-       Pierre-Henri ! Que t’ai-je dit ? Ne touche pas à la rampe !

Pierre-Henri obtempère, enfin, durant quelques instants, puis tente d’échapper au regard perçant de sa mère en se glissant au premier rang du groupe des touristes. Tout en faisant mine de boire les explications du guide concernant les concrétions calcaires, il ne peut s’empêcher de faire glisser ses paumes sur la main courante métallique en un mouvement répétitif de va-et-vient.

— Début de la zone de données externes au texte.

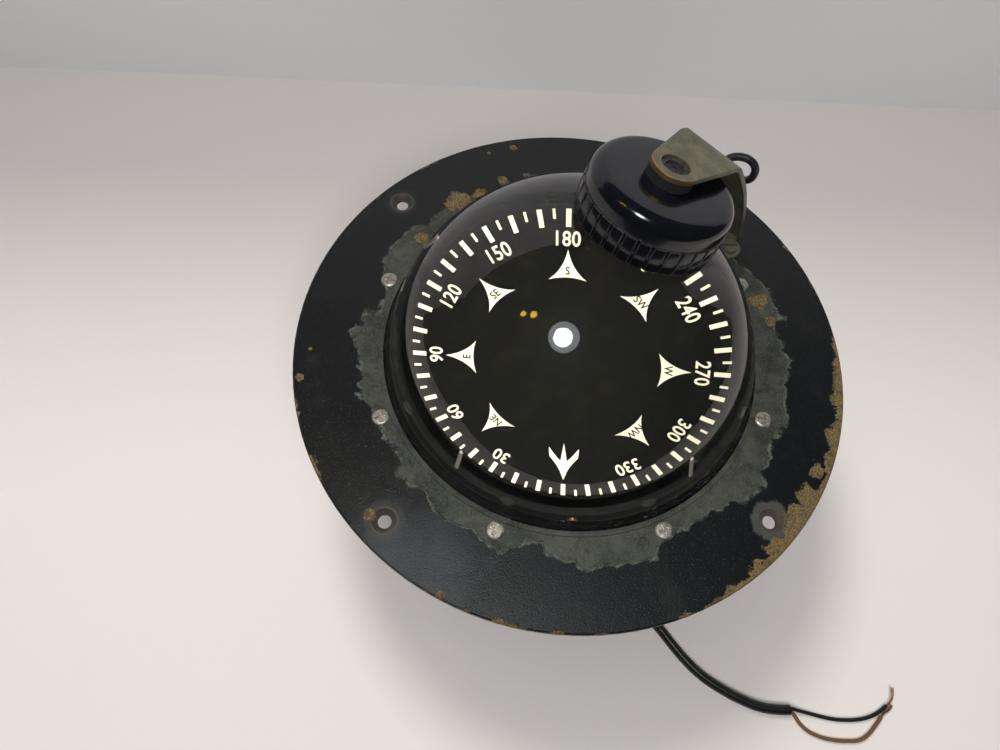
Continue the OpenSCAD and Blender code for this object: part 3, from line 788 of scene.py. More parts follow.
def only(obj: Optional[bpy.types.Object]) -> None:
    """Deselect everything, then select one object and make it active.

    Args:
        obj: The object, or None to leave nothing selected.
    """
    if bpy.context.object is not None and bpy.context.object.mode != "OBJECT":
        bpy.ops.object.mode_set(mode="OBJECT")
    bpy.ops.object.select_all(action="DESELECT")
    if obj is not None:
        bpy.context.view_layer.objects.active = obj
        obj.select_set(True)


def edit(obj: bpy.types.Object) -> None:
    """Open one object in edit mode with nothing selected."""
    only(obj)
    bpy.ops.object.mode_set(mode="EDIT")
    bpy.ops.mesh.select_mode(type="VERT")
    bpy.ops.mesh.select_all(action="DESELECT")


def pick(obj: bpy.types.Object, test: Any) -> int:
    """Select the vertices that a test takes, by their index and place, in edit mode.

    Args:
        obj: The object in edit mode.
        test: Called with a vertex's index and place.

    Returns:
        How many were taken.
    """
    bpy.ops.mesh.select_all(action="DESELECT")
    bpy.ops.object.mode_set(mode="OBJECT")
    taken = 0
    for vertex in obj.data.vertices:
        vertex.select = bool(test(vertex.index, vertex.co))
        taken += vertex.select
    bpy.ops.object.mode_set(mode="EDIT")
    return taken


def settle(obj: bpy.types.Object, name: str, place: Optional[Matrix] = None, sharp: float = 35.0) -> bpy.types.Object:
    """Put a made shape in its place in its mesh, name it and smooth it.

    Args:
        obj: The shape.
        name: Its name.
        place: Where it goes, on top of where it was made.
        sharp: Edges sharper than this, in degrees, stay sharp.

    Returns:
        The same object.
    """
    only(obj)
    bpy.ops.object.transform_apply(location=True, rotation=True, scale=True)
    if place is not None:
        obj.matrix_world = place
        bpy.ops.object.transform_apply(location=True, rotation=True, scale=True)
    obj.name = name
    obj.data.name = name
    bpy.ops.object.shade_smooth_by_angle(angle=math.radians(sharp))
    return obj


def trace(points: Sequence[Vector], closed: bool) -> bpy.types.Object:
    """Draw a chain of edges by extruding one corner from point to point.

    Args:
        points: The corners, in metres.
        closed: Whether the last is joined to the first.

    Returns:
        The object, left in edit mode with everything selected.
    """
    only(None)
    bpy.ops.mesh.primitive_plane_add(size=MM, location=points[0])
    obj = bpy.context.object
    bpy.ops.object.mode_set(mode="EDIT")
    bpy.ops.mesh.select_mode(type="VERT")
    bpy.ops.mesh.select_all(action="SELECT")
    bpy.ops.mesh.merge(type="CENTER")
    for here, there in zip(points, points[1:]):
        bpy.ops.mesh.extrude_vertices_move(TRANSFORM_OT_translate={"value": tuple(Vector(there) - Vector(here))})
    if closed:
        last = len(points) - 1
        pick(obj, lambda i, _: i in (0, last))
        bpy.ops.mesh.edge_face_add()
    bpy.ops.mesh.select_all(action="SELECT")
    return obj


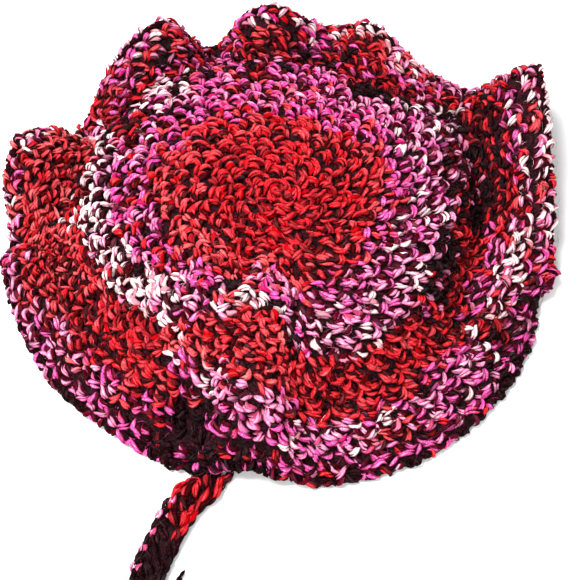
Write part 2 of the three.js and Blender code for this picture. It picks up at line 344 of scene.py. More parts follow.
@dataclass(frozen=True)
class Fabric(Face):
    """The bonnet's outer face, whose rows are its rounds of stitches.

    Round 0 is the crown's middle, crown_rounds the fold between crown and brim, crown_rounds plus
    brim_rounds the brim's end, and one more the rim.
    """

    crown_top: float = 48.0
    middle_share: float = 0.40
    middle_fall: float = 0.5
    shoulder_share: float = 0.76
    shoulder_fall: float = 0.55
    shoulder_rise: float = 1.5
    wall: float = 5.5
    settle: float = 2.0
    edging: float = 6.4
    crown_rounds: int = 14
    brim_rounds: int = 5
    sectors: int = 1440
    steps: int = 14
    curve_steps: int = 40
    fewest_stitches: int = 5
    points: Array = field(init=False, repr=False)
    normals: Array = field(init=False, repr=False)

    def __post_init__(self) -> None:
        """Works out the points and directions of the fine grid that places are read from.

        Each profile is cut into rounds of equal length along its curve, those of the crown up to
        the dip, its fifth point, and those of the brim from there to the edging. A direction is
        the cross product of the grid's steps along the profile and round the turn.
        """
        azimuth = np.arange(self.sectors) * 360.0 / self.sectors
        dense = self._curve(self._profile(azimuth))
        dip, rim = (point * self.curve_steps for point in (4, 6))
        run = distances(dense)
        crown = np.linspace(0, 1, self.crown_rounds * self.steps + 1)[:-1] * run[:, dip, None]
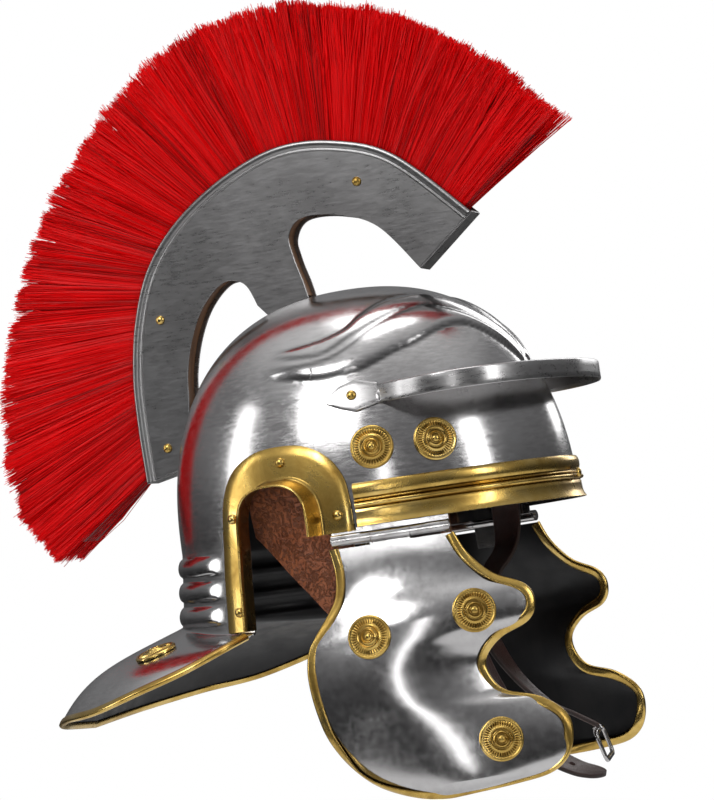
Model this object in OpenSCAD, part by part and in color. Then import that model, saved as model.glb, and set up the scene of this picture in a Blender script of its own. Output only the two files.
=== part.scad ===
// Roman legionary helmet with a crosswise-narrow, fore-and-aft crest.
//
// Frame: millimetres, +Z up. The helmet faces -Y and the wearer's left is +X.
// The origin is the centre of the head opening, in the plane of the brow rim.
// Every right-hand piece is drawn on -X, and its left-hand twin is its mirror.

/* [Bowl] */
// Outside width of the bowl at the rim
bowl_w = 198; // [165:1:238]
// Outside length of the bowl at the rim, front to back
bowl_d = 236; // [196:1:284]
// Height of the crown above the rim
bowl_h = 139; // [115:1:168]
// Thickness of the steel sheet
sheet = 1.2; // [0.8:0.1:2.4]
// Fullness of the bowl in plan, where 2 is an ellipse
plan_power = 2.1; // [2:0.05:2.6]
// Fullness of the bowl from rim to crown, where 2 is an ellipse
dome_power = 2.35; // [2:0.05:2.8]

/* [Nape and neck guard] */
// Depth of the nape below the rim, at the ear openings
nape_side = 49; // [42:1:60]
// Depth of the nape below the rim, at the back
nape_back = 40; // [36:1:50]
// How far the raised ridges stand out of the nape
ridge_h = 2.6; // [1:0.1:4]
// Spacing of the ridges
ridge_pitch = 14; // [12:0.5:15]
// Overall width of the neck guard
guard_w = 268; // [250:1:320]
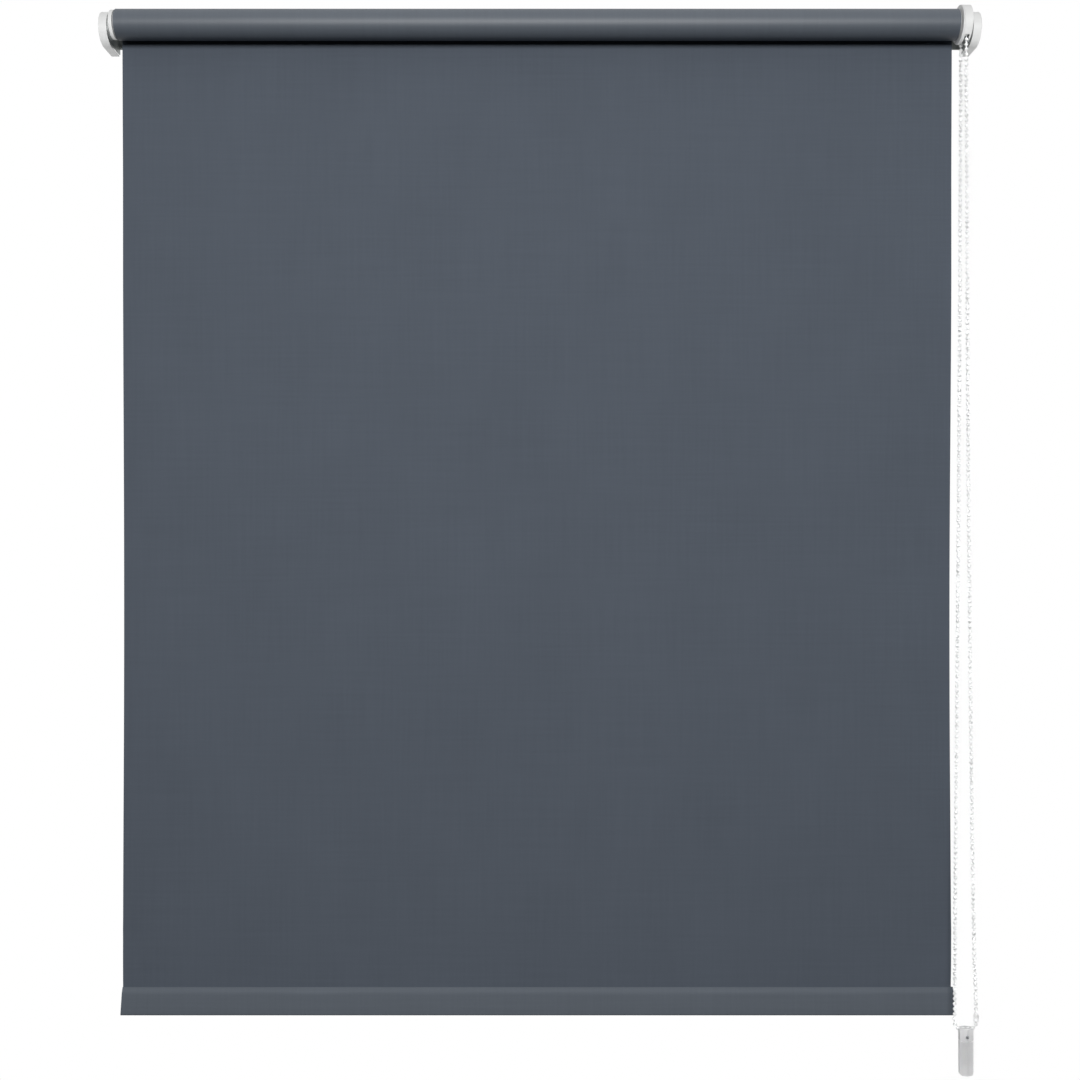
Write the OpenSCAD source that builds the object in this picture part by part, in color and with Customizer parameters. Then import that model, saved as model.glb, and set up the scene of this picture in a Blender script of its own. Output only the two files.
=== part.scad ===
// Roller blind with a bead-chain drive, screwed to a wall.
// The wall is the plane y = 0, the room lies towards -Y, and +Z is up.
// The origin is on the wall, level with the roll's axis, midway between the two bracket covers.

/* [Sheet] */
// Width of the fabric
fabric_w = 1000; // [600:10:1400]
// Height from the roll's axis down to the lower edge of the hem
drop = 1187; // [900:1:1190]
// Thickness of the fabric
fabric_t = 0.45; // [0.35:0.05:0.5]
// Height of the hem pocket
hem_h = 34; // [32:1:44]
// Height of the bottom bar
bar_h = 27.5; // [20:0.5:27.5]
// Thickness of the bottom bar
bar_t = 3.9; // [3:0.1:4.5]

/* [Roll] */
// Outside diameter of the tube
tube_d = 32; // [31:0.5:32]
// Wall thickness of the tube
tube_wall = 1.2; // [1:0.1:1.2]
// Turns of fabric left on the tube when the sheet is down, the hanging one included
wraps = 3; // [2:1:3]
// Distance from the wall to the roll's axis
axis_y = 30; // [30:1:32]
// Length of each end plug inside the tube
plug_l = 30; // [30:1:40]

/* [Brackets] */
// Fabric edge to the outside of the idle cover
idle_side = 17; // [17:0.5:20]
// Fabric edge to the outside of the drive cover
drive_side = 24; // [24:0.5:28]
// Radius of a cover's round nose
cover_r = 20.7; // [20.7:0.1:23]
// Depth of a cover along the roll
cover_w = 9.8; // [9:0.1:10.1]
// Wall thickness of the covers and the chain guard
shell_t = 1.5; // [1:0.1:1.5]
// Thickness of the steel brackets
steel_t = 1.2; // [1:0.1:1.5]
// Radius of a wall screw hole
hole_r = 2.25; // [1.5:0.25:2.5]
// Height between the two screw holes of a bracket
hole_gap = 16; // [14:1:16]
// Radius of the round collar at the idle end
collar_r = 16.8; // [16:0.1:18]
// Radius of the chain guard
guard_r = 22.2; // [22:0.1:23]

/* [Chain] */
// Diameter of a bead
bead_d = 4.5; // [4:0.1:4.5]
// Radius of the wheel at the bead centres
wheel_pitch_r = 9.7; // [9.7:0.1:10]
// Width of the chain weight
weight_w = 16; // [15:0.5:18]
// Thickness of the chain weight at its ridge
weight_t = 12; // [11:0.5:13]

/* [Hidden] */
$fn = 96;

// clearances: between bodies, between pieces of one body, and of a running fit
clear = 0.3;
snug = 0.05;
eps = 0.01;

// stations along X
half_w = (fabric_w + idle_side + drive_side) / 2;
fabric_x0 = -half_w + idle_side;
fabric_x1 = half_w - drive_side;
cover_x = half_w - cover_w;
plate_gap = 0.8;
plate_x = cover_x - plate_gap;
plug_flange_t = 1.4;
collar_x = -fabric_x0 + plug_flange_t + 0.6;
end_gap = 0.5;
guard_x = fabric_x1 + plug_flange_t + end_gap;
web_t = 1.2;
web_x = plate_x - web_t;
wheel_x0 = guard_x + shell_t + end_gap;
wheel_x1 = web_x - end_gap;
chain_inset = 5.1;
chain_x = plate_x - chain_inset;

// side outline of a cover: a round nose and a straight back
nose_y = -28.2;
nose_z = -6.2;
plate_inset = 2.2;
flange_w = 19.9;
flange_z0 = -18.6;
flange_z1 = 13;
hole_inset = 13.9;

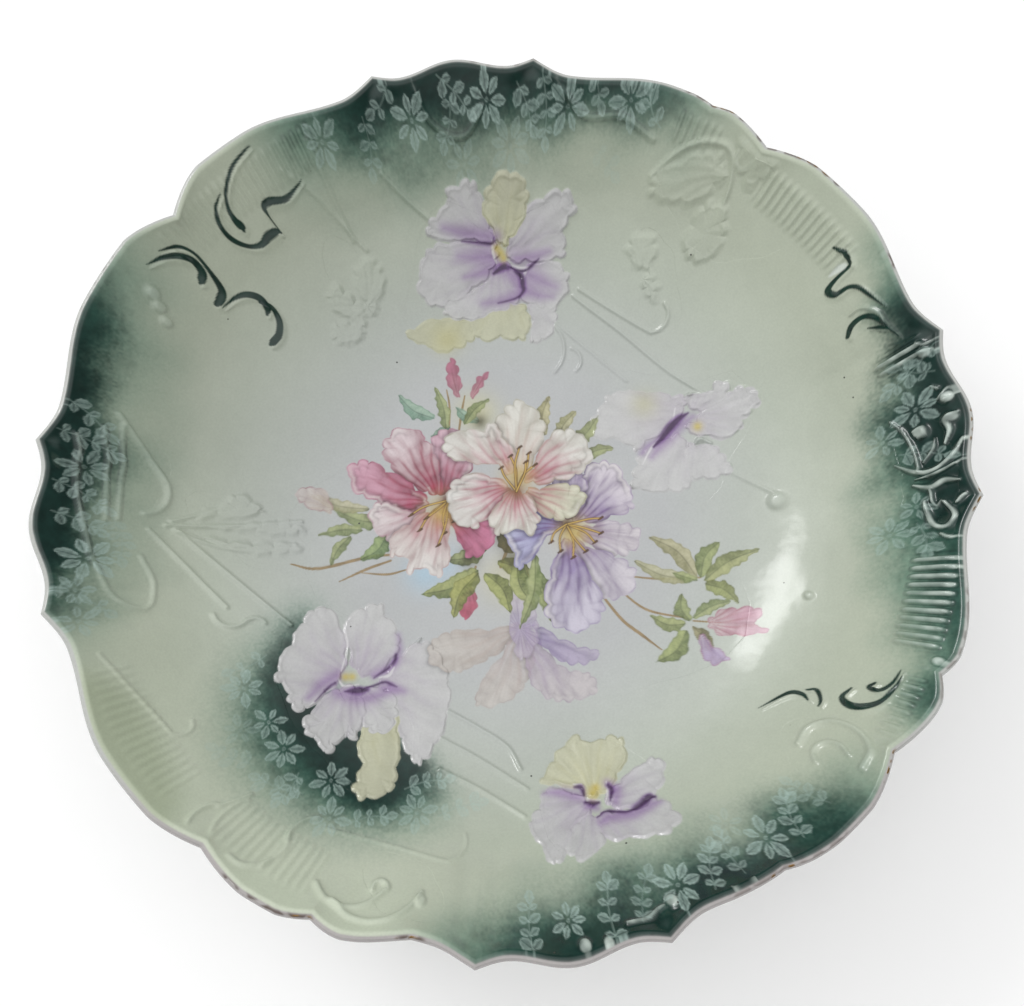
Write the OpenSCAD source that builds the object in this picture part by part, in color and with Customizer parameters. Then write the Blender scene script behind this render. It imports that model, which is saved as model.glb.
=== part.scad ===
// Lobed porcelain serving bowl with a scalloped, pointed rim and flowers in low relief.
// Millimetres. The origin is the middle of the foot's resting plane, +Z is up, and +Y is the back of the bowl.

/* [Bowl] */
// Radius of the bowl at the eight pointed tips of its rim
tip_r = 134; // [128:1:140]
// Height of the rim above the table
rim_h = 66; // [62:1:70]
// Radius of the flat floor of the well
floor_r = 46; // [43:1:49]
// Thickness of the porcelain in the floor
floor_t = 5; // [4:0.5:6]
// Thickness of the porcelain at the lip
lip_t = 3.4; // [2.8:0.1:4.2]
// Slope of the straight upper part of the wall, in degrees
wall_slope = 49; // [47:1:51]

/* [Foot] */
// Radius of the middle of the foot ring
foot_r = 47.5; // [46:0.5:49]
// Height of the foot ring
foot_h = 7; // [6:0.5:8]
// Width of the foot ring where it meets the bowl
foot_root_w = 7; // [6:0.5:8]
// Width of the ground face that the foot rests on
foot_rest_w = 2.4; // [2:0.2:3]

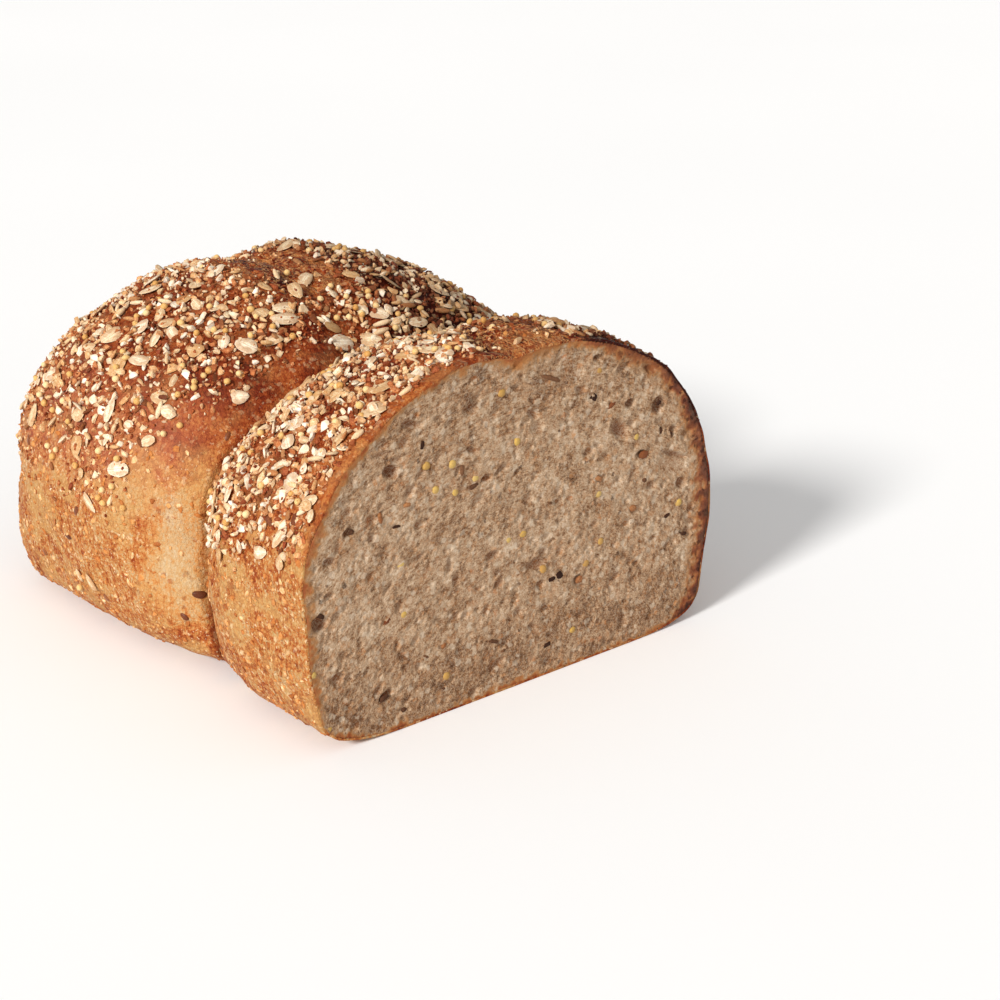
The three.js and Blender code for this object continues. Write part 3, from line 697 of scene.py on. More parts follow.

Anne-Sophie, nullement dupe de son manège, rattrape le garçonnet et le place fermement entre son mari et elle pour terminer le parcours qui les conduit à l’embarcadère du gouffre. Puis, sans plus tarder, elle met à profit l’attente du canot pour extirper prestement de son sac, un flacon de solution désinfectante. Tout en aspergeant puis frictionnant les mains de l’enfant, elle réitère ses explications, d’une voix nouée par la contrariété et l’angoisse :

-       Je t’ai pourtant bien expliqué que cette rampe est couverte de microbes. Des microbes de tous ces gens qui promènent leurs mains dessus. Tu cherches vraiment à attraper une maladie ? Dans le bateau, c’est pareil, tu laisses tes mains sur tes genoux !

Le retour au parking se fait à marche forcée derrière une Anne-Sophie contractée et blême, tirant par la main un Pierre-Henri résigné.

Arrivée à son véhicule, elle sort précipitamment un sac de voyage de son coffre puis disparait, avec Pierre-Henri, entre ses deux portières grandes ouvertes.

Pendant ce temps, mon mari et moi, respectueux de ce qui nous semble correspondre chez eux à un besoin, certes inexpliqué, mais néanmoins urgent, d’intimité, nous nous retirons dans notre voiture et consultons la carte routière pour réévaluer la suite de notre périple.

Quelques minutes plus tard, ils nous rejoignent, les traits un peu plus détendus. Pierre-Henri a troqué le jean pour un pantalon de toile et Anne-Sophie, le sobre ensemble pantalon vert-amande pour un tout aussi sobre ensemble pantalon de toile blanche.

Tandis que les deux hommes se mettent d’accord sur l’itinéraire à emprunter pour rejoindre Rocamadour, Anne-Sophie, muette, me considère avec une stupéfaction non dissimulée. Puis, incapable de taire plus longtemps son étonnement, le regard figé les traits à nouveau pétrifiés, elle parvient dans un souffle à me demander :

-       Mais… Mais vous ne vous changez pas ? 

-       Me changer ? Non ! Pourquoi ?

-       Mais parce que tout le monde, enfin, n’importe qui, s’assoit dans les barques !

Et Pierre-Henri d’ajouter triomphalement :

-       Et c’est plein de microbes !

Devant cette femme au visage blafard, au sourire crispé, à la voix tranchante, à la rigide et impeccable silhouette accentuée par une coiffure au carré irréprochable, je sens que je rejoins, tout au moins à ses yeux,  l’immense armée de celles qui font profession de laisser-aller.

En même temps, je me félicite d’avoir su résister au désir de mon mari qui tenait à les héberger. A la vue de leur maison aux carrelages éclatants, aux plans de travail en marbre, aux nickels clinquants, j’avais intuitivement pressenti que notre maison champêtre aux chambres meublées de bric et de broc, aux parquets non rabotés sur lesquels quelques gouttières ont laissé d’indélébiles traces, ne pouvait les satisfaire.

Je me réjouis donc de leur avoir épargné une nuit de cauchemars en leur réservant une chambre dans un motel à la fois hyper tendance et hyper clean.